Ambos têm em comum o facto de o Governo se ter “esquecido” de ouvir o regulador respectivo. Em matérias nas quais o conhecimento da ANACOM e da Autoridade da Concorrência não só aconselhava, como também “exigia” que tal fosse feito. Ter-se-iam evitado certamente algumas das “peripécias” que vêm confundindo a opinião pública e, sobretudo, a “crise de credibilidade” da regulação que lhes está associada.

No que respeita à “facturação ao segundo” o que está em causa é um diploma governamental que proíbe determinadas “práticas comerciais desleais”, designadamente o chamado “arredondamento em alta do preço ou duração temporal”. Independentemente da bondade da solução que o Governo queria consagrar – e, em matéria de serviços telefónicos, a solução parece tudo menos feliz, como o exemplo espanhol tende a demonstrar, nomeadamente para os consumidores que se queixam de pagar mais agora? – se aquilo que o legislador pretendia era introduzir a chamada “facturação ao segundo” nas comunicações telefónicas deveria tê-lo feito de forma explícita, escorreita e tecnicamente fundamentada. Sobretudo, deveria ter ouvido o regulador em tempo útil.

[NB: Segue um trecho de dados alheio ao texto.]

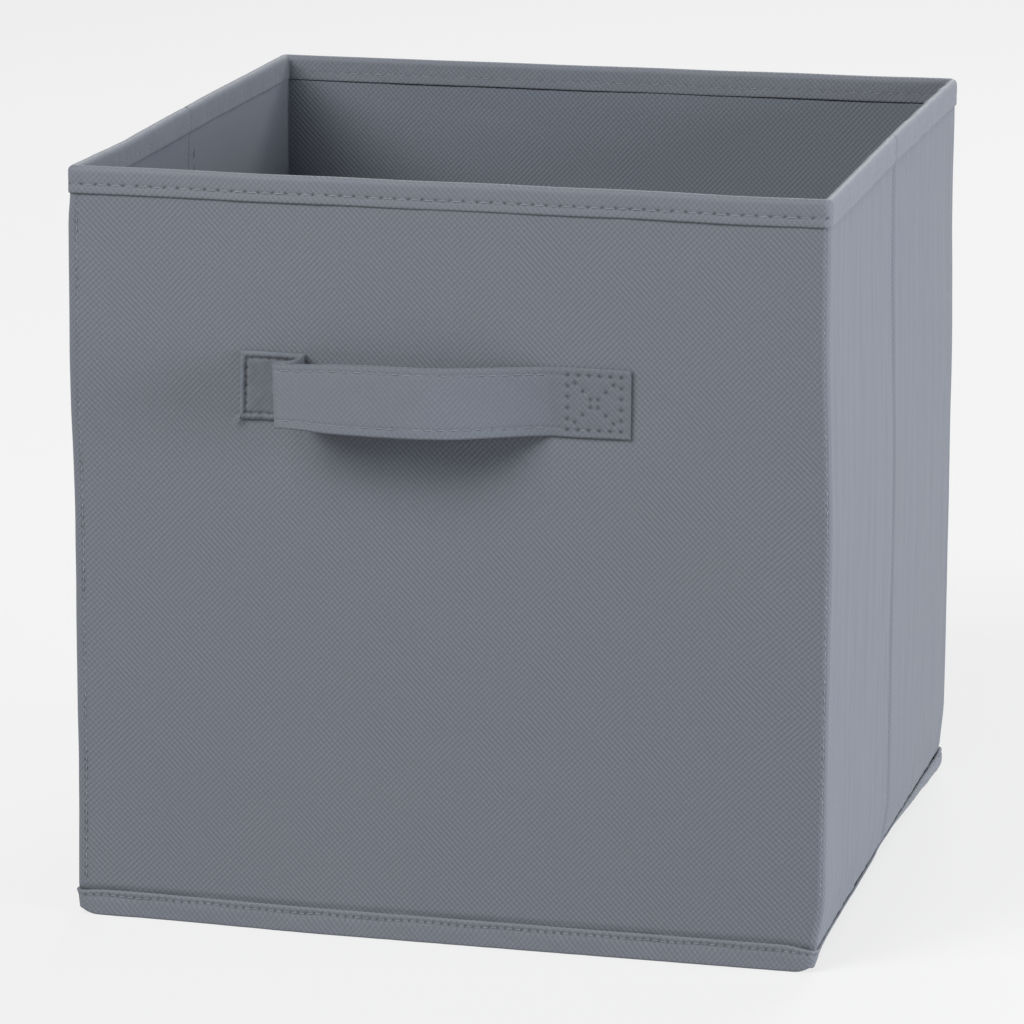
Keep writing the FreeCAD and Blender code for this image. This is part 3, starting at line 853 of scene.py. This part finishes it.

Evitava-se este “espectáculo” pouco edificante de ver o Governo a “correr atrás” do regulador e este a “correr atrás” da lei procurando encontrar uma solução técnica e economicamente sustentável, enquanto o primeiro se desdobra em iniciativas e pede pareceres à PGR para aferir da conformidade dos entendimentos do regulador?

Situação idêntica parece verificar-se com as futuras novas regras aplicáveis ao controlo judicial das decisões da Autoridade da Concorrência. Uma muito recente proposta de lei, aprovada na generalidade no Parlamento no início deste mês, vem introduzir alterações à Lei da Concorrência que implicam a atribuição de competências aos diferentes Tribunais de Comércio – e aos diferentes Tribunais da Relação – resultantes do “novo mapa judiciário”. Também aqui, para além do facto de a solução ser má (e ao arrepio da tendência dominante nos nossos parceiros europeus), se desconhece a existência de qualquer consulta ou intervenção do regulador. A qual, a ter existido, teria certamente feito o Governo pensar duas vezes antes de avançar para uma solução que vai criar muito mais problemas do que aqueles que, alegadamente, pretende resolver, ao ignorar a natureza muito especializada deste tipo de contencioso e a vantagem de “concentrar” o julgamento destas matérias num tribunal com a experiência que o Tribunal do Comércio de Lisboa entretanto adquiriu.

É verdade que aos governos se deve exigir que respeitem a independência das entidades reguladoras, mas daí a “esquecerem-se” da sua existência vai um passo que só ganharia em ser evitado?